As an American that loves Classical Music, I am used to looking to Great Britain for information, recordings, sound equipment and so much more that revolves around my passion.

Years ago there was a BBC television program called the “Philharmonia” which dealt with the ups and downs of the personnel of the famed Philharmonia Orchestra, based in London.  Every week I would find out more about the musicians, like the first chair clarinetist... Would he/she get the funding to have an assistant principal, so they could spend more time with the children?  Like many orchestras in Europe, the Philharmonia is owned by the players themselves, and to make the kind of money they need to live in one of the most expensive cities in the world, they work like dogs.

When I learned of a film about some of the members of one of America’s premier ensembles, the Philadelphia Orchestra, I harkened back to the earlier BBC program and thought I knew what I was in for -- but was I wrong. 

Daniel Ankar’s film, “Music from the Inside Out,” includes multiple conversations with members of the Philadelphia Orchestra, and the topic isn’t themselves and their lives, but music. It is often said that Music takes over where Words fail, so the idea of a film about people speaking about the indefinable should not work, but it does.  With clarity, passion and a “greatest hits” sound track, “Music from the Inside Out” gets us closer to the music, by listening to the people who have spent most of their lives chasing this elusive art.

Part One deals with defining music, and we get to know these people who have spent so many hours practicing to get them ready for a life they can’t easily explain.  We learn why finding your voice is so important, and that maybe discovering that what you wanted to do and what you do best are sometimes two different things.  We go on tour with the orchestra and get some understanding about the difference between seeing the world and playing music for it. The music in this DVD is beautifully recorded and after a bit one notices a difference in this film. We are not dealing with artful camera shots of the conductor, it is the orchestra we watch.
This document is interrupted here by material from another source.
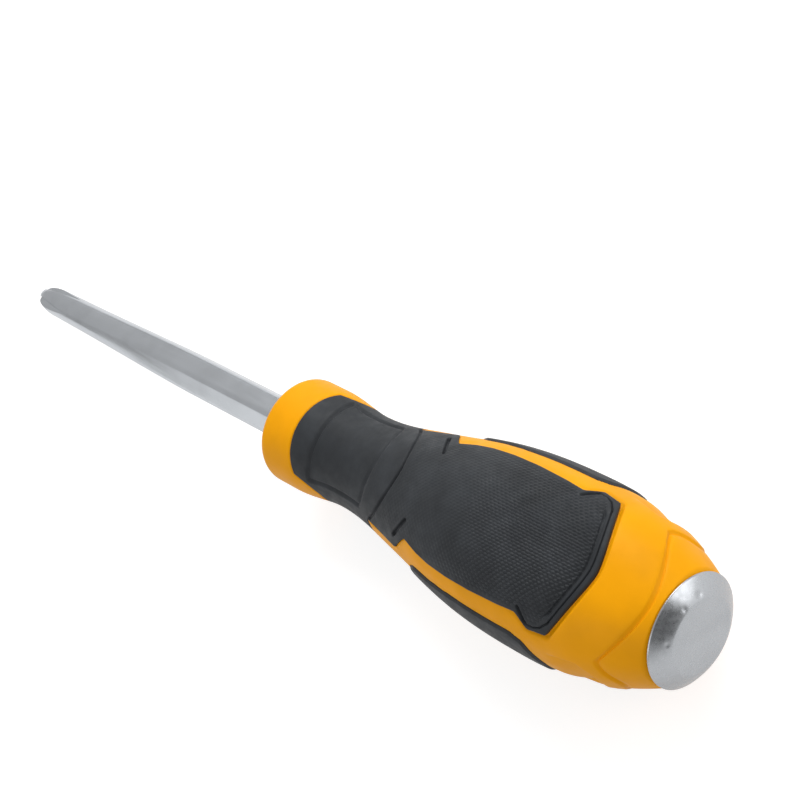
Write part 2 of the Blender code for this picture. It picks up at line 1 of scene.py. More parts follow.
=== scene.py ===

We see these musicians pulling the notes off the page and turning it into something that isn’t so much sound, as a fragile and immediately satisfying art.

Part Two gives us viewers an inside look at the subtle differences between conductors downbeats and how orchestras learn to act as single unit rather then a group of individual artists.  In their conversations, the principals of the Philadelphia Orchestra manage to make invisible and subtle music something we can better understand whether we are new to classical music or have be listening and enjoying this potent elixir for decades.

“Music from the Inside Out” is recorded in 5.1 sound, and features extras like deleted scenes, and extended conversations with the conductors we didn’t see before, as well as an alternate opening, but the best part of the bonus tracks, and maybe the entire disc, is seeing the Chinese pianist Lang Lang rehearsing with the orchestra the second movement of the Prokofiev piano concerto No. 3. Here is the spirit of music writ large. It may be only a rehearsal, but Lang Lang throws himself into the notes with such mixture of abandon and precision that we are swept away by his passion. I have never heard those difficult runs played so freshly and with a subtle understanding of the rhythm that makes this concerto unique. Here is the Dionysian spirit that music can contain when all the elements come together in a moment-to-moment understanding between all the musicians as they play.

Too bad we get so little of this amazing marriage of spirit and knowledge!  I would gladly pay to view the entire rehearsal with these amazing musicians.

"Music From the Inside Out" is highly recommended to anyone that loves music.